WE know
that in spite of our tremendous communication
technologies, we still are not yet connected in peaceful
and
meaningful unity and harmony among ourselves. In fact, we
can observe
the contrary—that the more sophisticated our
communication
technologies are, the more divided among ourselves we
seem to be.
Biases and unbridled attachments to our views, beliefs,
lifestyles,
etc., still prevail.
We have
to realize that we actually have the duty to reach
out to everyone, especially those who are different from
us or even
are opposed to us. They can even be opposed to God.
That
encounter between Jesus and the Samaritan woman by
the well (cfr. Jn 4,5-24) precisely tells us so. We just
have to learn
how to reach out to others, especially those in the
peripheries. And
for this, we have to develop what we may describe as a
universal
heart.
This
way we would be imitating Christ who initiated a
dialogue with us by creating and redeeming us, God
becoming man in the
process, and willing to go to the extent of bearing all
the sins of
men, as St. Paul said, to bring about our salvation.
(cfr. 1 Tim 2,4)
This is the ultimate motive that would lead us to have a
universal
heart in spite of our differences and conflicts.
Toward
this end, we have to learn how to be patient, how
to rise above our personal things and learn how to give
our heart to
God and to everybody else.

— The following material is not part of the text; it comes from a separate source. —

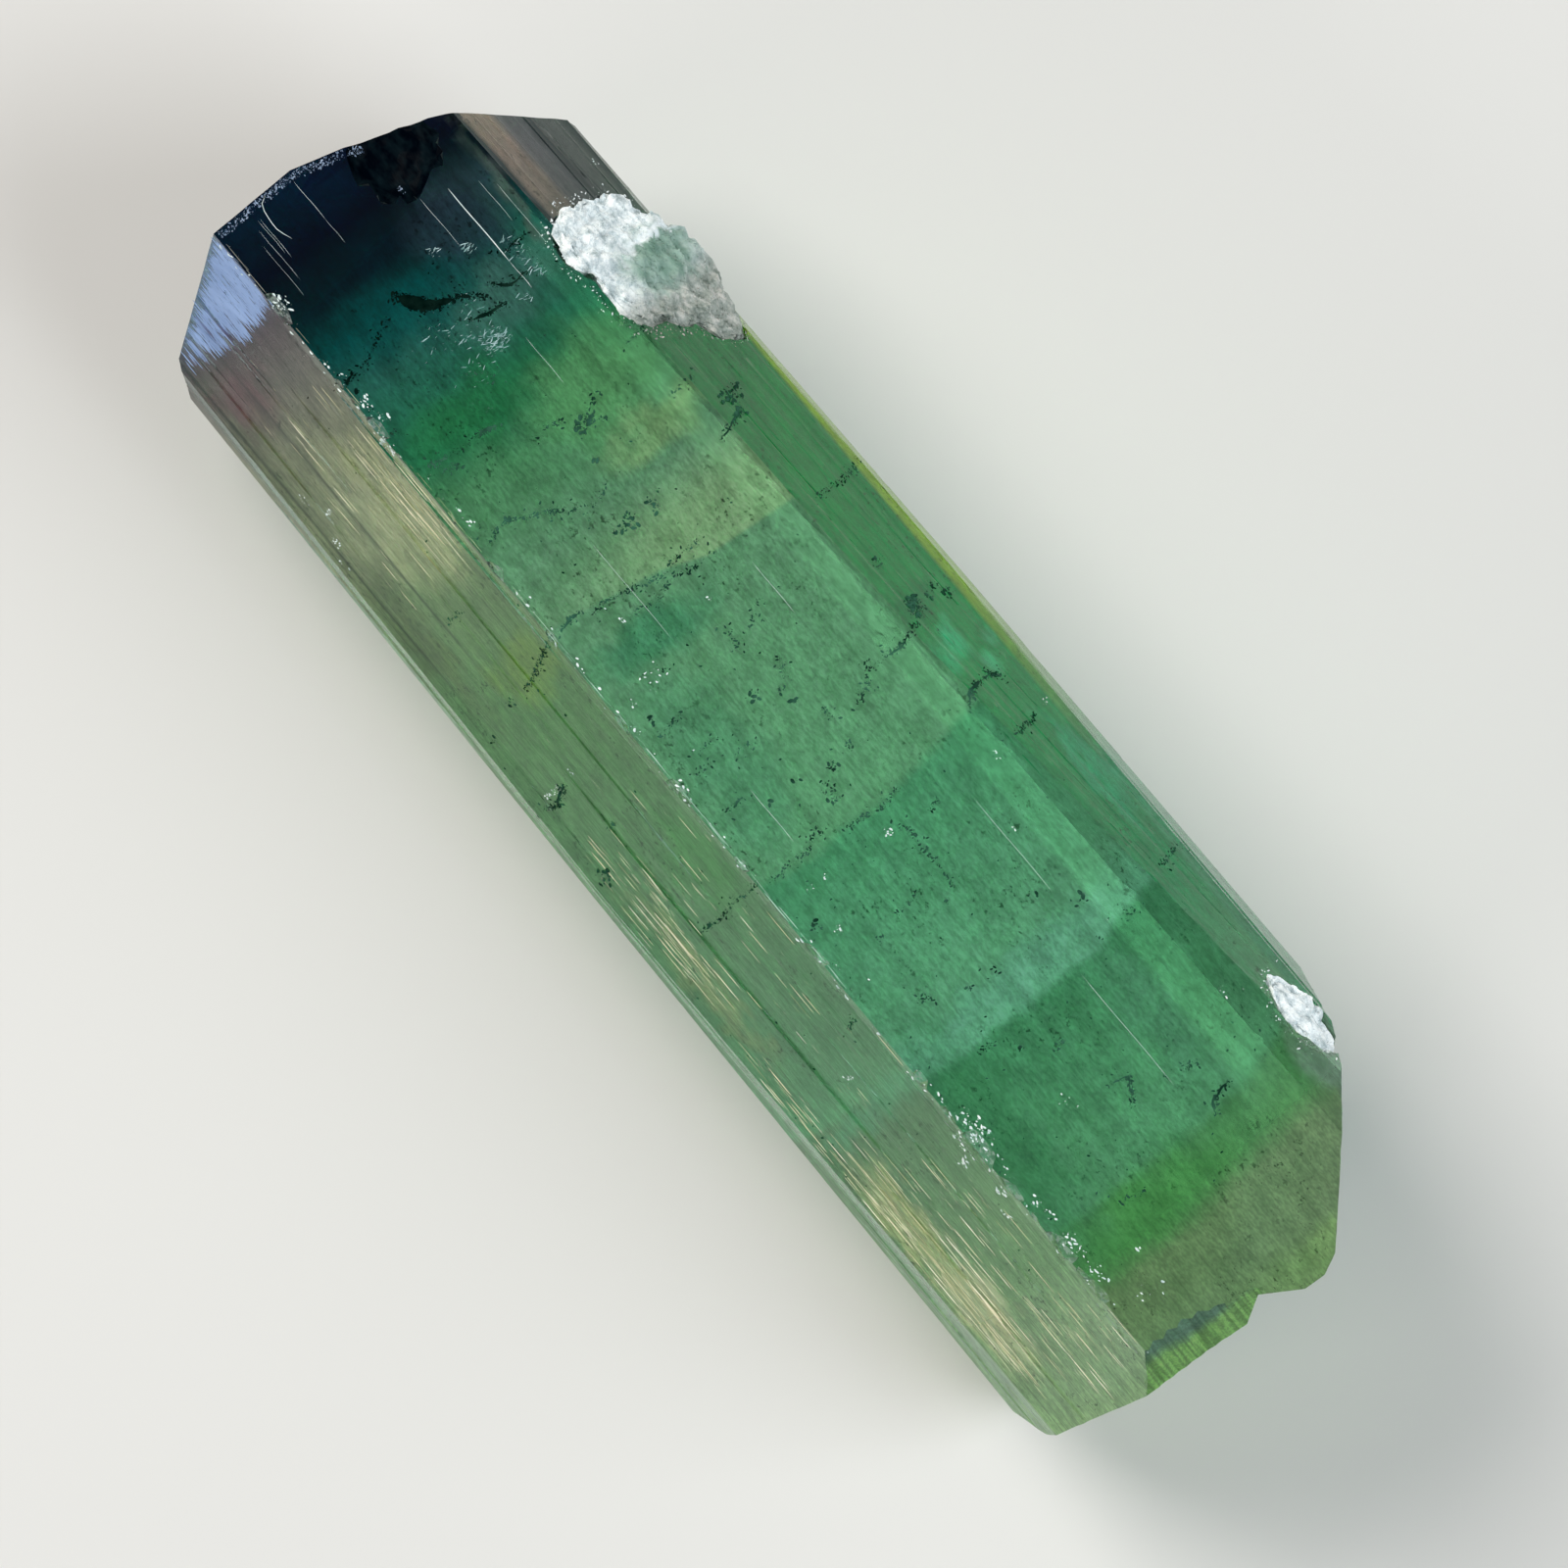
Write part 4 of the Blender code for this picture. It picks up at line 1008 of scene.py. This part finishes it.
# Painted glints of the shattered patch, in the same ovals.
GLINTS = (
    (13.05, -0.95, 0.42, 0.52, 1.0), (13.6, -0.3, 0.5, 0.5, 0.15), (14.4, -2.95, 0.70, 0.35, 0.22),
    (15.4, -1.95, 0.22, 0.14, 1.0), (15.9, -1.20, 0.12, 0.16, 1.0), (13.4, -2.28, 0.20, 0.12, 0.9),
    (13.7, -3.00, 0.16, 0.14, 0.9), (14.9, -2.75, 0.12, 0.20, 0.8), (13.9, -0.3, 1.1, 1.4, 0.07),
    (12.6, 0.2, 1.0, 1.0, 0.04),
)
RIDGE_CHIPS = (
    (17.45, 2.80, 0.45, 0.26, 1.0), (19.3, 2.95, 0.25, 0.14, 0.7), (14.87, 2.78, 0.16, 0.14, 0.9),
    (14.0, 2.8, 0.3, 0.16, 0.8), (13.4, 2.7, 0.3, 0.18, 0.8), (12.8, 3.06, 0.6, 0.10, 1.0),
    (11.5, 2.75, 0.3, 0.14, 0.4), (10.0, 2.7, 0.45, 0.16, 0.5), (9.1, 2.85, 0.3, 0.10, 0.5),
    (7.2, 2.85, 0.4, 0.10, 0.4), (4.9, 2.85, 0.3, 0.1, 0.4), (2.7, 2.8, 0.3, 0.12, 0.6),
    (0.7, 2.85, 0.4, 0.18, 0.9), (-0.9, 2.85, 0.5, 0.10, 0.5), (-2.6, 2.85, 0.3, 0.1, 0.4),
    (-5.4, 2.8, 0.3, 0.12, 0.4), (-11.2, 2.68, 0.9, 0.30, 0.9), (-11.1, 3.15, 0.4, 0.12, 0.9),
    (-11.65, 3.4, 0.12, 0.3, 0.7), (-12.8, 3.2, 0.25, 0.12, 0.9), (-12.5, 2.7, 0.5, 0.16, 0.6),
    (-13.9, 2.65, 0.5, 0.14, 0.9), (-13.4, 3.5, 0.25, 0.1, 0.6), (-15.05, 2.62, 0.5, 0.20, 1.0),
    (-16.05, 2.62, 0.45, 0.18, 1.0), (-17.4, 1.8, 0.6, 0.5, 0.25), (-16.2, 1.35, 0.25, 0.1, 0.4),
)
RIDGE_DUST = 0.10

white_flake = Finish("white_flake")
white_flake.set("Base Color", white_flake.ramp(white_flake.noise((4.0, 4.0, 4.0)), (
    (0.3, (0.52, 0.68, 0.66)), (0.7, (0.90, 0.96, 0.95)),
)))
white_flake.set("Roughness", 0.35)

painted_ridge_highlight = Finish("painted_ridge_highlight")
painted_ridge_highlight.set("Base Color", painted_ridge_highlight.ramp(painted_ridge_highlight.x, (
    (-6.0, (0.36, 0.56, 0.44)), (6.0, (0.36, 0.56, 0.44)), (10.0, (0.42, 0.52, 0.26)),
    (19.0, (0.30, 0.30, 0.26)),
)))
painted_ridge_highlight.set("Roughness", 0.4)

painted_blue_glint = Finish("painted_blue_glint")
painted_blue_glint.set("Base Color", painted_blue_glint.ramp(painted_blue_glint.noise((3.0, 3.0, 3.0)), (
    (0.35, (0.12, 0.30, 0.28)), (0.65, (0.46, 0.64, 0.66)),
)))
painted_blue_glint.set("Roughness", 0.35)

carrier, share_layer = new_carrier()
for nick in NICKS:
    corner, opposite = (nick[0] - nick[2], nick[1] - nick[3]), (nick[0] + nick[2], nick[1] + nick[3])
    add_skin(carrier, share_layer, corner, opposite, 0.05, lambda x, y, facing: in_ovals((nick,), x, y))
strew("nicks", carrier, white_flake, 340, (0.015, 0.12), (1.0, 0.55, 0.12), turn=(0.3, 0.3, 3.14), seed=5)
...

This obviously will require of
us a certain
sportsmanship, a certain insensitivity that is of the
kind that can
welcome and accommodate the charity of God in our heart.
We have to
learn to listen and not just hear others, to look and not
just to see
them.
We have
to learn how to suffer with the others, how to be
compassionate, how to make as our own the conditions of
the others out
of the love of God and souls. Christ himself did all
these.
But to
attain these qualities, we have learn how to have
dialogue, first with God and then with everybody else.
Only when we
know how to dialogue with God can we also know how to
dialogue with
others.
Our
problem often is that we give little importance to the
value of dialogue. And if we do some dialoguing, we fail
to go all the
way, or we approach it with wrong attitudes and
inadequate
dispositions and ways.
In many
Church documents, the constant recourse to
dialogue is abundantly recommended. It’s a way to build
and strengthen
our unity, tenuous as it is, considering the many and
often competing
forces that go into it. We have to learn how to overcome
or at least
go above our biases and preferences that can involve even
our beliefs
and convictions, without compromising what truly
matters—truth in
charity, charity in truth.
Dialogue actually fosters the sense of solidarity among
ourselves. It facilitates the identification and the
pursuit of the
common good that ultimately is to be with God. Of course,
the pursuit
of the common good will always involve a process. It will
be a work in
progress that advances the more we dialogue with God and
among
ourselves.
We should always take the initiative,
always looking for
any opening or possibility for dialogue. Even in those
moments when
our prudent judgments would tell us to keep quiet for a
while, we
should never extinguish the desire and the effort to
enter into
dialogue with others no matter how different they are
from us.
Of
course, we have to realize that our success in this
endeavor would depend first of all on our authentic
identification
with Christ. Thus, we can never exaggerate our need to be
close to him
and to follow his example all the way to the cross.